Like I said, this isn't really a BAD movie, it just could have been told better, and with far fewer plot holes.

The Good: Tucker and Dale vs Evil

This is a movie about a pair of guys named Dale and Tucker. Tucker has just purchased a summer home in hillbilly country, and he and Dale are going to fix it up. Meanwhile, however, a group of college kids are camping in the same woods as the cabin, and mistake Dale and Tucker for killer hillbillies that they see in movies. When on of the kids gets hurt and the two take her in to take care of her wounds, the other kids assume Dale and Tucker have kidnapped and killed her, leading to a series of misunderstandings and accidents that end up getting most of them killed. Dale and Tucker, meanwhile, are just as confused as the college kids, and think that they are some kind of suicide cult that came out in to the woods to end their lives and the lives of anyone they come across.
This is a great movie for exactly the same reasons that Cabin in the Woods isn't. It doesn't resort to “chemicals” or other far-fetched scientific things to make the story believable. The college kids simply HAVE seen the kinds of horror movies that deal with this situation, and are making it a huge misunderstanding. Dale and Tucker aren't actually evil, and they actually do try to straighten things out, but to no avail.

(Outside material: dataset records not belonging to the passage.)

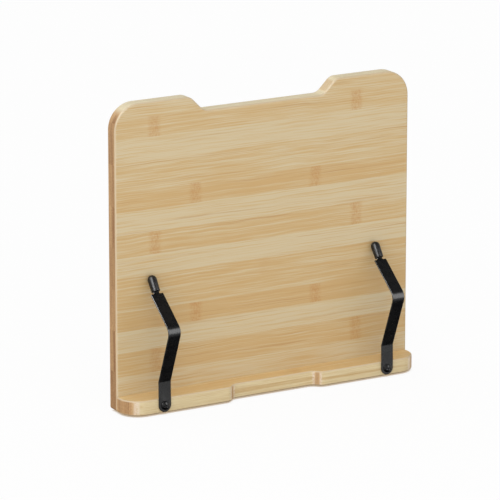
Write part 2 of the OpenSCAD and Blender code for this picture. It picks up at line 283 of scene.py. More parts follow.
def cut_flat(bm, point, normal):
    """Cuts away what lies beyond a plane, and closes the cut with one flat face."""
    everything = bm.verts[:] + bm.edges[:] + bm.faces[:]
    cut = bmesh.ops.bisect_plane(
        bm, geom=everything, dist=TOUCH, plane_co=point, plane_no=normal, clear_outer=True
    )
    rim = [part for part in cut["geom_cut"] if isinstance(part, bmesh.types.BMEdge)]
    bmesh.ops.edgeloop_fill(bm, edges=rim)


def edge_steps(depth, radius, segments=5):
    """(inset, depth) of each ring of a plate with rounded edges and a support ring inside."""
    turn = np.linspace(0, math.pi / 2, segments + 1)
    front = [(radius * (1 - math.sin(t)), radius * (1 - math.cos(t))) for t in turn]
    front = [(radius * 1.35, 0.0)] + front
    return front + [(i, depth - d) for i, d in reversed(front)]


def plate(outline, depth, radius, place):
    """A plate with rounded edges; place turns (a, b, t) into a point of the frame."""
    outline = counter_clockwise(outline)
    rings = []
    for inward, t in edge_steps(depth, radius):
        rings.append([place(a, b, t) for a, b in inset(outline, inward)])
    bm = bmesh.new()
    skin(bm, rings)
    return bm


def basis(origin, axis, turn=0.0):
    """Matrix that puts local +Z along axis at origin."""
    rotation = Vector(axis).to_track_quat("Z", "Y").to_matrix().to_4x4()
    return Matrix.Translation(origin) @ rotation @ Matrix.Rotation(turn, 4, "Z")


def lathe(bm, profile, matrix, closed=False):
    """Turns a (radius, height) profile about local Z. An open profile gets flat ends."""
    rings = []
    for radius, height in profile:
        ring = []
        for i in range(1 if radius < TOUCH else TURNED_SIDES):
            a = 2 * math.pi * i / TURNED_SIDES
            point = Vector((radius * math.cos(a), radius * math.sin(a), height))
            ring.append(bm.verts.new(matrix @ point))
        rings.append(ring)
    following = rings[1:] + rings[:1] if closed else rings[1:]
    for low, high in zip(rings, following):
        join_rings(bm, low, high)
    if not closed:
        for ring in (rings[0], rings[-1]):
            if len(ring) > 1:
                bm.faces.new(ring)


def subtract(piece, bm, shortest=0.0):
    """Cuts a bmesh out of a piece, and joins the ends of edges that are too short."""
    cutter = new_piece("cutter", bm, piece.data.materials[0])
    modifier = piece.modifiers.new("cut", "BOOLEAN")
    modifier.operation = "DIFFERENCE"
    modifier.solver = "EXACT"
    modifier.object = cutter
    depsgraph = bpy.context.evaluated_depsgraph_get()
    made = bpy.data.meshes.new_from_object(piece.evaluated_get(depsgraph))
    made.name = piece.name
    if shortest:
        bm = bmesh.new()
        bm.from_mesh(made)
        bmesh.ops.dissolve_degenerate(bm, dist=shortest, edges=bm.edges)
        bm.to_mesh(made)
        bm.free()
    made.set_sharp_from_angle(angle=CREASE)
    piece.modifiers.clear()
    piece.data = made
    bpy.data.objects.remove(cutter)


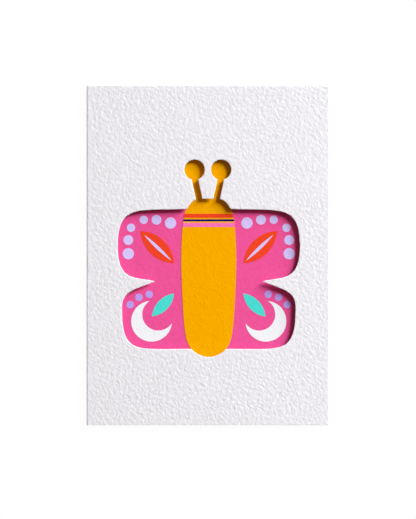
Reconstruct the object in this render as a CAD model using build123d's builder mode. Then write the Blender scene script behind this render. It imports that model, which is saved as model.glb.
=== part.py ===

Finally, the main college kid (Chad) hits on what is a real problem with the horror movie stereotypes, that I think needs to be addressed more. Chad believes that they can take care of those killer hillbillies themselves, and that they don't need the police to save their friend. In any other movie, Chad would be the hero, but here the other characters recognize how crazy he is, and that just drives him even more mad. By the end, HE'S become the psychotic killer, and the hillbillies are the heroes who have to stop him.
And finally, for a movie that pokes fun at horror movies, this one is better in that its actually trying to be funny, which is the genre I think that these movies need to go for. Cabin in the Woods kind of tries to go for the serious angle, while keeping those tongue-and-cheek nods to the audience, and I really think it needed to go one way or the other.
So in the end, I have to say that Tucker and Dale vs Evil is the superior horror movie spoof.